02-27-2010, 08:32 AM
Don't sell the accessories until the gun sells. Give the purchaser of the gun the first shot. Have a price set before hand. This will also help keep your collection that you worked hard on and enjoyed together.

Good luck with the physical issues and hope those aren't too serious.

02-27-2010, 12:50 PM
I think the cataloging is a great idea, I'd also put what could be expected to get from the weapon considering current market rates and update it continously to stay current.
It is something that I am doing with my pitiful collection of firearms. I don't want some slicker to come in after I'm gone and lowball my heirs. :thumbup:

03-03-2010, 05:17 AM
Appreciate the information post so far. I have been cataloging every item in my collection as soon as they arrive. I have itemized lists for each of the firearms, i.e. 3 spare fire pins, 2 extractors, 4 spare barrels, etc. Those lists are a description, history, special features, etc. of the items. Each item has been assigned a number and that number is on a tag on the item or in a plastic bag with the item. The computer list is sorted by the item number.

I have made arrangements with a trusted friend to assist my wife in its disposal if I pass unexpectely. He has agreed to a small percentage of the sale as payment for his efforts in selling the collection, so it is in his interset to obtain the best prices for the sales. Also, I've shown my wife where in the computer I keep the list of the items in the collection with the purchase amount and an approximate current value. This should be some protection for her so she will make sure a item valued at $1000 is not sold for $100.

03-03-2010, 01:43 PM
I was recently witnessed the selling off of a family members estate. My Aunts father passed unfortunately. It was mayhem , like blood in shark infested waters. I told them that I could assist in disposal if they wanted. They wanted money right now. They had some guys come in to look at it (they just happened to have lots of cash with them also, can't blame them as I would have done it in similar circumstances). They gave pennies on the dollar for everything. A shame. No one cared, they just wanted quick money. Firearms and parts blown out the door. I think many thousands of rounds of ammo also bought for almost nothing.
Finally, when I made it over there, it was picked clean and they started to "clean up". You don't want to know what I picked out of the dumpster... Garand op rods, bolts, old ammo cans, ammo etc. Barrels of USGI brass and M1 clips to the scrap yard. As well as everything else under the sun. They didn't know or care what it was, they just wanted it out.

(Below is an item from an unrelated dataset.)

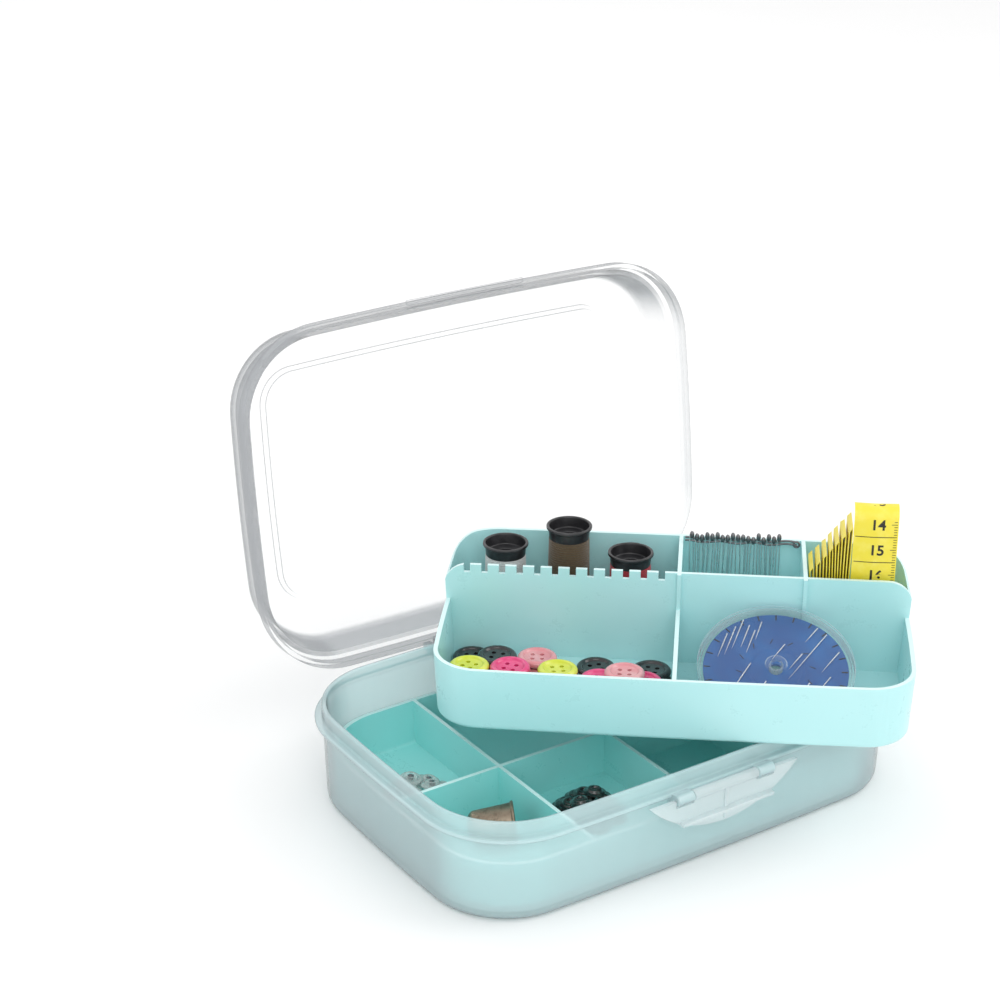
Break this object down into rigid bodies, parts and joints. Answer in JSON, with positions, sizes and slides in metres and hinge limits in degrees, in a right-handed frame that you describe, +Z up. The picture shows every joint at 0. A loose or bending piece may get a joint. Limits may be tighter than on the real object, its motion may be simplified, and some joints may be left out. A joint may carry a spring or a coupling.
{
  "type": "sewing box with trays",
  "caption": "Clear plastic sewing box with a hinged lid, a turquoise compartment insert and a lift-out tray holding thread, buttons, pins, a tape measure and a needle wheel.",
  "frame": {"origin": "middle of the box's footprint on the surface it stands on", "axes": "+X along the long side, -Y towards the clasp side, +Z up"},
  "size_m": [0.2109, 0.2065, 0.167],
  "materials": {
    "clear_plastic": "clear, high gloss",
    "turquoise_plastic": "glossy moulded",
    "black_plastic": "glossy moulded",
    "frosted_clear": "clear, slightly frosted",
    "white_thread": "wound thread",
    "brown_thread": "wound thread",
    "red_thread": "wound thread",
    "yellow_tape": "coated woven tape",
    "bright_steel": "polished",
    "dark_steel": "satin",
    "copper_steel": "satin, dimpled",
    "blue_card": "smooth",
    "black_stud": "glossy lacquer",
    "yellow_button": "glossy",
    "black_button": "glossy",
    "deep_pink_button": "glossy",
    "pale_pink_button": "glossy"
  },
  "bodies": {
    "base": {"outer_box": "clear_plastic"},
    "lid": {"lid": "clear_plastic"},
    "clasp": {"clasp_flap": "frosted_clear"},
    "insert": {"compartment_insert": "turquoise_plastic", "clear_press_studs": "frosted_clear", "press_stud_centres": "dark_steel", "black_press_studs": "black_stud"},
    "thimble": {"thimble": "copper_steel"},
    "tray": {"upper_tray": "turquoise_plastic", "buttons_yellow": "yellow_button", "buttons_black": "black_button", "buttons_deep_pink": "deep_pink_button", "buttons_pale_pink": "pale_pink_button", "pins": "dark_steel", "pin_strip": "black_plastic"},
    "spool_white": {"spool_core_white": "black_plastic", "spool_thread_white": "white_thread"},
    "spool_brown": {"spool_core_brown": "black_plastic", "spool_thread_brown": "brown_thread"},
    "spool_red": {"spool_core_red": "black_plastic", "spool_thread_red": "red_thread"},
    "tape": {"tape_folds": "yellow_tape", "tape_front_strip": "yellow_tape", "tape_end_clip": "bright_steel"},
    "needle_wheel": {"needle_wheel_case": "clear_plastic", "needle_wheel_disc": "blue_card", "needle_wheel_hub": "clear_plastic", "needle_wheel_needles": "bright_steel"},
    "needle_cover": {"needle_wheel_cover": "clear_plastic"}
  },
  "joints": [
    {"name": "lid_hinge", "type": "hinge", "parent": "base", "child": "lid", "pos_m": [0, 0.0695, 0.0319], "axis": [-1, 0, 0], "range_deg": [-97, 0]},
    {"name": "clasp_hinge", "type": "hinge", "parent": "base", "child": "clasp", "pos_m": [0, -0.0694, 0.0328], "axis": [-1, 0, 0], "range_deg": [0, 180]},
    {"name": "insert_lift", "type": "slide", "parent": "base", "child": "insert", "axis": [0, 0, 1], "range_m": [0, 0.06]},
    {"name": "thimble_lift", "type": "slide", "parent": "insert", "child": "thimble", "axis": [0, 0, 1], "range_m": [0, 0.05]},
    {"name": "tray_slide", "type": "slide", "parent": "insert", "child": "tray", "axis": [0, -1, 0], "range_m": [0, 0.26]},
    {"name": "white_spool_lift", "type": "slide", "parent": "tray", "child": "spool_white", "axis": [0, 0, 1], "range_m": [0, 0.05]},
    {"name": "brown_spool_lift", "type": "slide", "parent": "tray", "child": "spool_brown", "axis": [0, 0, 1], "range_m": [0, 0.05]},
    {"name": "red_spool_lift", "type": "slide", "parent": "tray", "child": "spool_red", "axis": [0, 0, 1], "range_m": [0, 0.05]},
    {"name": "tape_lift", "type": "slide", "parent": "tray", "child": "tape", "axis": [0, 0, 1], "range_m": [0, 0.06]},
    {"name": "needle_wheel_lift", "type": "slide", "parent": "tray", "child": "needle_wheel", "axis": [0, 0, 1], "range_m": [0, 0.05]},
    {"name": "needle_cover_turn", "type": "hinge", "parent": "needle_wheel", "child": "needle_cover", "pos_m": [0.0419, -0.04507, 0.05227], "axis": [-0.2396, -0.2927, 0.9257], "continuous": true}
  ],
  "couplings": [
    {"joint": "tray_slide", "follows": "lid_hinge", "m_per_rad": -0.1535}
  ]
}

Please continue this cataloging process even as tedious as it seems. Write down as much as you can for everything you can, even for the most trivial of stuff. Your system sounds like a good one. And at the end of the day, I am glad you have found someone close who cares about getting you and yours what it is worth (or as close to it as possible). I am in my 20s and now I am thinking about this often. Documentation is great not only for theft/insurance purposes, but for when we pass on as well. Sometimes our demise may not be expected.

03-03-2010, 03:59 PM
I've directed my wife to come to this forum if God forbid anything were to happen to me. I'll catalogue it all eventually, but I told her you guys here wouldn't give her the runaround, and would not only offer fair prices on everything, but she could probably sell it all here as well.

Last thing I want is some money hungry local dealer coming in and cleaning house.

I've also showed her the ones I do NOT want sold, but passed on or given away to family.

03-03-2010, 04:07 PM
Do not trust the computer to save the list. E-mail the list to yourself and a few trusted inidividuals. Even if the paper list disappears and the computer crashes or burns up the list still exists in cyber space and is retreivable.

97th Signalman
03-03-2010, 06:05 PM
Try Scott Weber of Gunrunner Auctions in Burton, Ohio. I have used him to both buy and sell guns. You pay a 15% commision and he handles everything. In the event of your sudden passing, he can handle the entire collection for your family and it will sell for fair market value to the highest bidder. Most of the items that he sells actually are from estates. He recently got a license to sell Class III arms. The news section on his site said:

Auctioning Machine Guns
We are now a Class III Dealer (full-auto machine guns, short-barreled shotguns, silencers) and will be auctioning these NFA firearms in 2010. As you know, these are HOT items right now given the loopy atmosphere at the head shed... If you have machine guns with the proper paperwork, you can send these to us and we'll put them in the "BUY IT NOW" section or monthly auction site. Call Scott at (440) 834-0160 for more details on this exciting addition to Gunrunner Auctions! Rat-tat-tat! Rock and roll!


I keep Scott's business card taped inside the doors on my gunsafes and I have instrudted my wife to call him if the unexpected should happen to me. I also keep a detailed invnetory with history, values, photos, and descriptions of each and every piece in my collection. And, I keep it up to date and insured.